When peace accords finally ended a twelve-year war, a new civilian police force replaced death squads. At this fragile moment. The U.S. deported thousands of Mara Salvatrucha members, who now reign supreme. My goddaughter cries, "Don’t visit; we love you too much." She is displaced as her policeman/husband faces gangs’ declaration that all family of police will be killed.

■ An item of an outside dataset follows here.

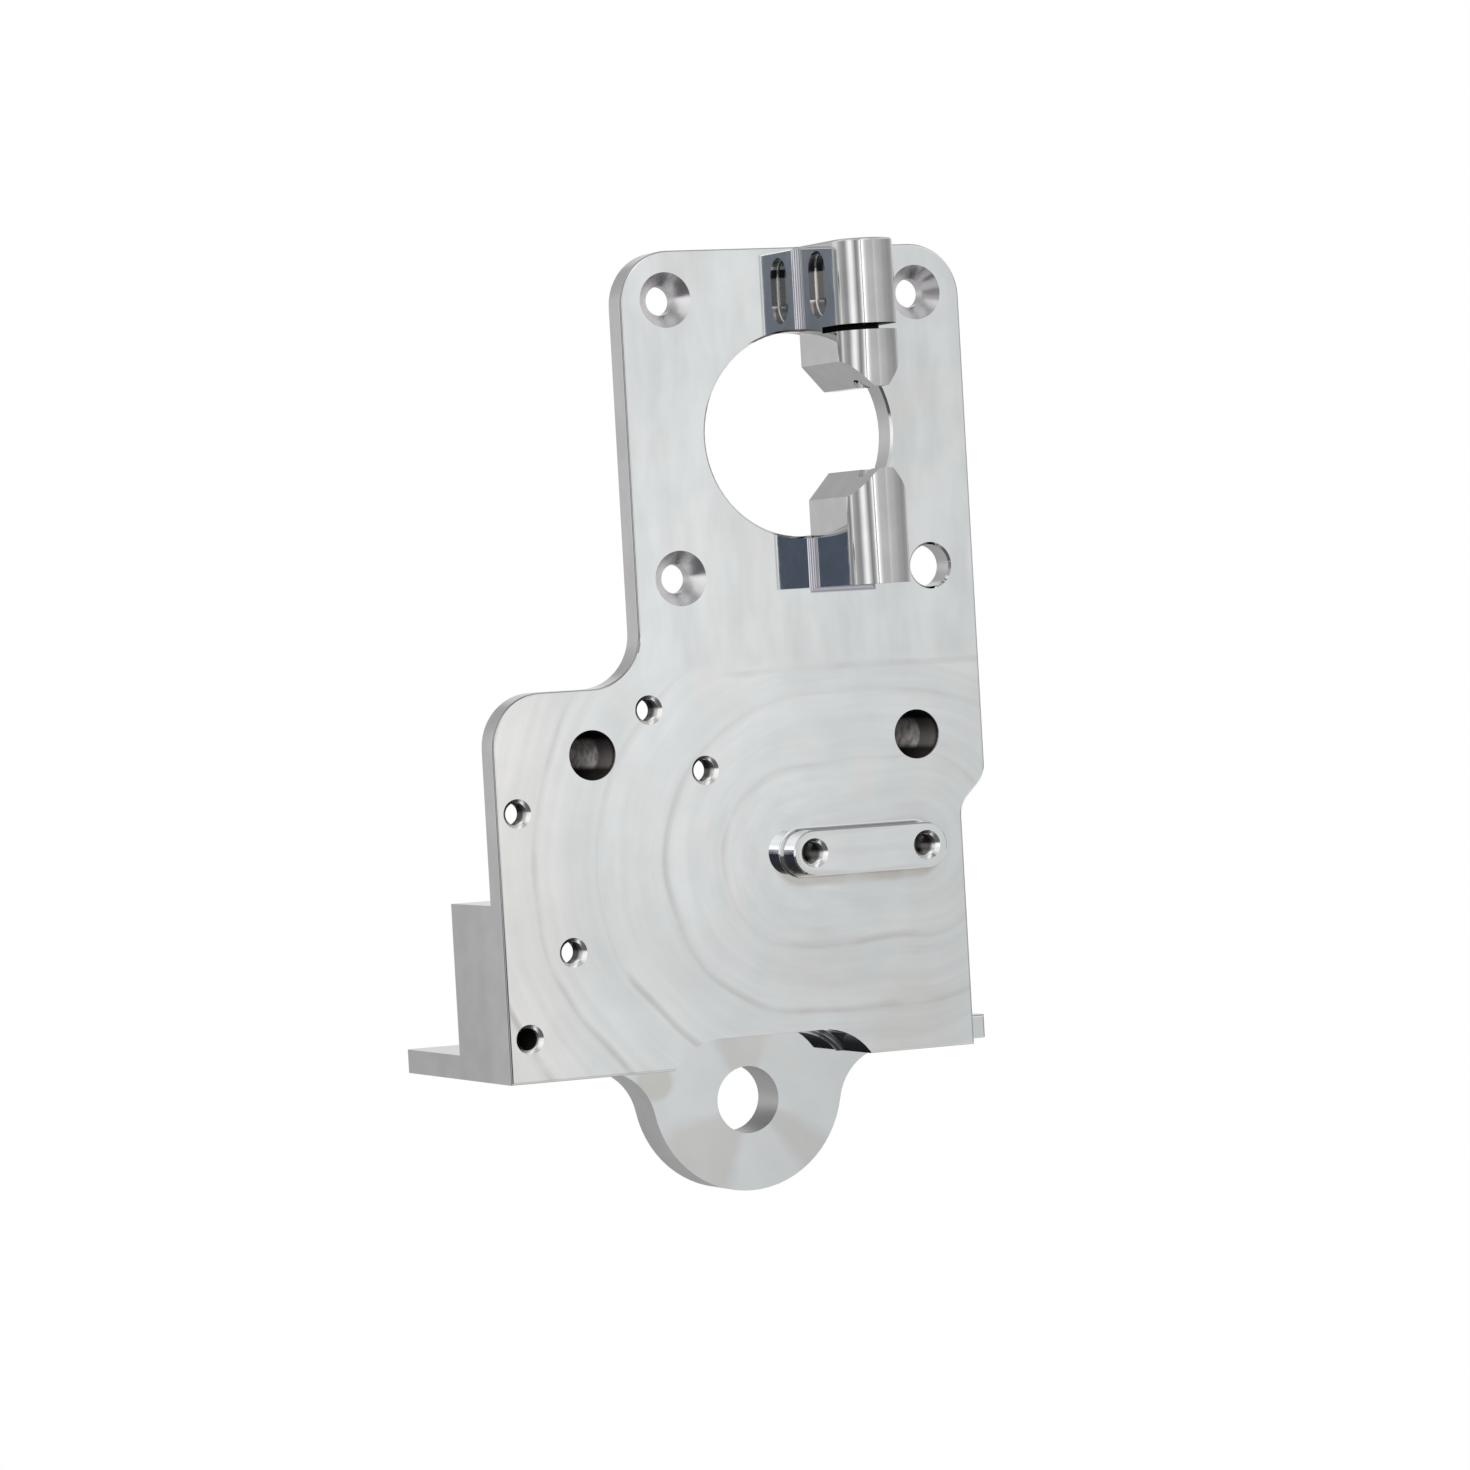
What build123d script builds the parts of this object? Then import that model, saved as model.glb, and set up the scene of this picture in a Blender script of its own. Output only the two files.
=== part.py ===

As a pastor/psychiatrist/ volunteer with Physicians for Human Rights’ Asylum Network, I follow the One who calls us to a Kingdom where no human being is illegal. Flight from gang violence does not translate into refugee status under US immigration law. And so, I hear stories of God’s children, and in the footsteps of Romero become a voice of the voiceless. I meet, Andrea, who fled to NY after her rejection of a gang leader’s advances led to death threats. I meet a Salvadoran general whose discipline of a soldier, let to threats of death of his family should he fail to supply arms to the Mara Salvatrucha. I meet Maria, who trembles as she recounts her story. She crossed borders with her 10-year-old grandson after gang members killed her husband and son. Gangs routinely extort taxes even from poor ones selling soda from their home and kill those who don’t comply. I document their stories and entrust them to those few lawyers available to represent them. I pray that a judge’s heart be moved to challenge U.S. immigration law.

May we follow Jesus’ call to create a net of refuge. May protected status not be taken from those who beg not to join those who’ve been deported to their death. May we see, listen, and speak to our Salvadoran brothers and sisters whose cries still rise to heaven. May we heed Saint Romero’s cry to "Stop the repression", as we herald God’s kingdom, where all are beloved  and no human being is illegal.